When the newly crowned lineal welterweight champ had finished with the post-fight pleasantries, surely Pacquiao would have some kind words for the man he spent most of the fight chasing without landing hardly any meaningful blows.

“I thought I won the fight; he didn’t do anything,” Pacquiao said. “I got him many times with a lot of punches.

“I thought I caught him many more times than he caught me. I was never hurt. I was very surprised at the scores. I hit him more times than he hit me.”

It may well have been an honest assessment by Pacquiao, whose career record now drops to 57-6-2. It may also have been slightly delusional.

Pacquiao may have looked the busier fighter, but according to CompuBox statistics Mayweather outworked him 435-429 and with better accuracy, landing 34 per cent to Pacquiao’s 19 per cent. Pacquiao needed to throw more punches, he needed to be the busier fighter, because Mayweather was picking him off with single shots off either hand with alarming ease.

The Filipino fighter had his opponent cornered several times. And each time he moved in for the kill, we witnessed the majesty of Mayweather and, to a larger extent, a crucial element of the sweet science that is all too often dismissed or under-appreciated: the ability to get out of a tight spot using only body movement and footwork, without resorting to clinging to your opponent for dear life.

Yes, Mayweather got hit, but he never looked in trouble.

The overwhelming feeling before this fight was that the two best pound-for-pound boxers of this or any generation had to make the fight happen now or miss out on sport’s single most lucrative payday, with Mayweather taking home a 60-40 split of a US$300 million (Dh1.1 billion) purse. But for all the hype, the fight was a damp squib.

The lasting memory is of Pacquiao’s head snapping back as a result of a stiff jab more often than Mayweather’s did.

Mayweather surmised he won because Pacquiao was unable to figure out that particular weapon. If that is true, then Pacquiao will never beat him. If the nagging sense is that the 2015 Pacquiao version was an inferior practitioner to the one who terrified the welterweight division in 2010, when the fight was originally slated, then so, too, is this version of Mayweather, who is 38.

The paradox is that although the jab was Mayweather’s greatest weapon in this fight, it never really functioned for 12 rounds.

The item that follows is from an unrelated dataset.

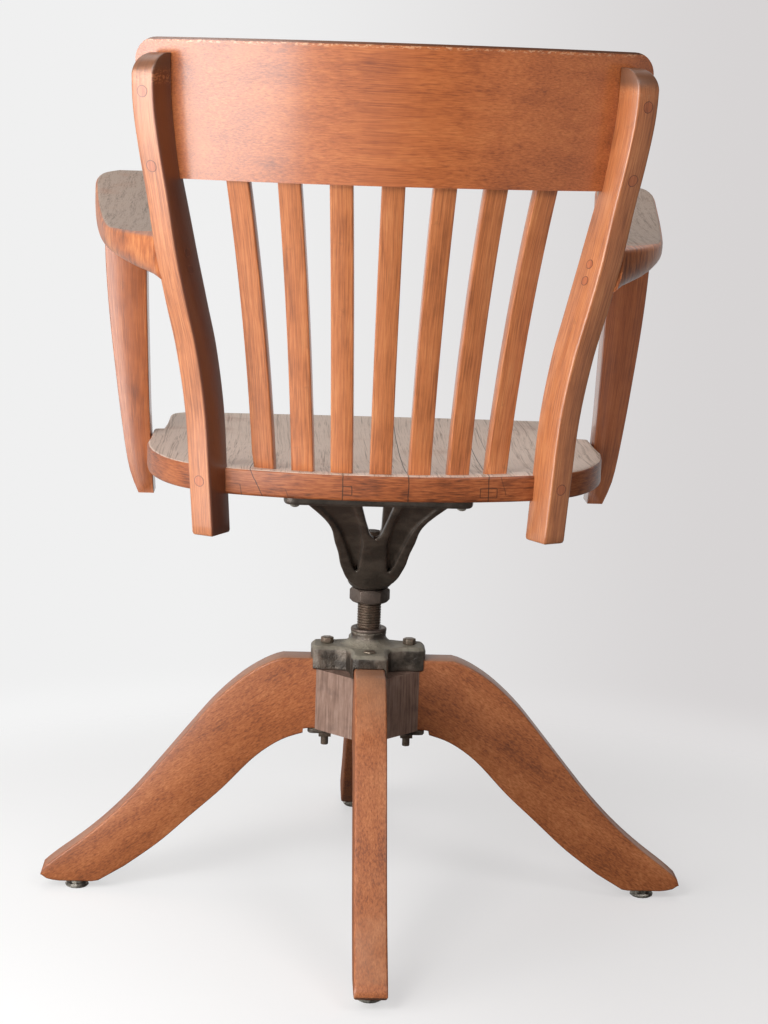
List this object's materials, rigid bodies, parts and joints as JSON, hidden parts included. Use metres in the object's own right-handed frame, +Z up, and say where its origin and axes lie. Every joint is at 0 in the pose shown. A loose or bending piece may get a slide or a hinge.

So if an inferior Mayweather can so easily pick off and beat an inferior Pacquiao, that should be all the proof Pacquiao needs to call time on a glorious career.

There is nothing wrong with losing to Mayweather, who is already revered as one of the greatest exponents of the sweet science. So, too, the defeats to Juan Manuel Marquez and Erik Morales. The points defeat to Timothy Bradley was a scandal that holds no legitimacy as one of Pacquiao’s six career defeats.

Pacquiao’s popularity could be heard throughout the fight, with chants of “Manny, Manny, Manny”. Let’s not forget, Las Vegas is Mayweather’s backyard; the MGM Grand his home base.

The Filipino fighter has done great things for the sport; it is time for him to do even greater things as a humanitarian or even a politician in his homeland.

But this is boxing: if money always talks, it positively screams in this sport.

Mayweather has one fight left on his six-fight Showtime deal. Given the figures generated from this fight, it would not be facetious to think the back-channelling has already begun to arrange a rematch in September. Mayweather will not be cowed by anything he witnessed in 36 minutes in Las Vegas to think he could not get the job done again.

For the sake of Pacquiao’s legacy, though, let us hope his cut of $300m is enough for him to walk away content.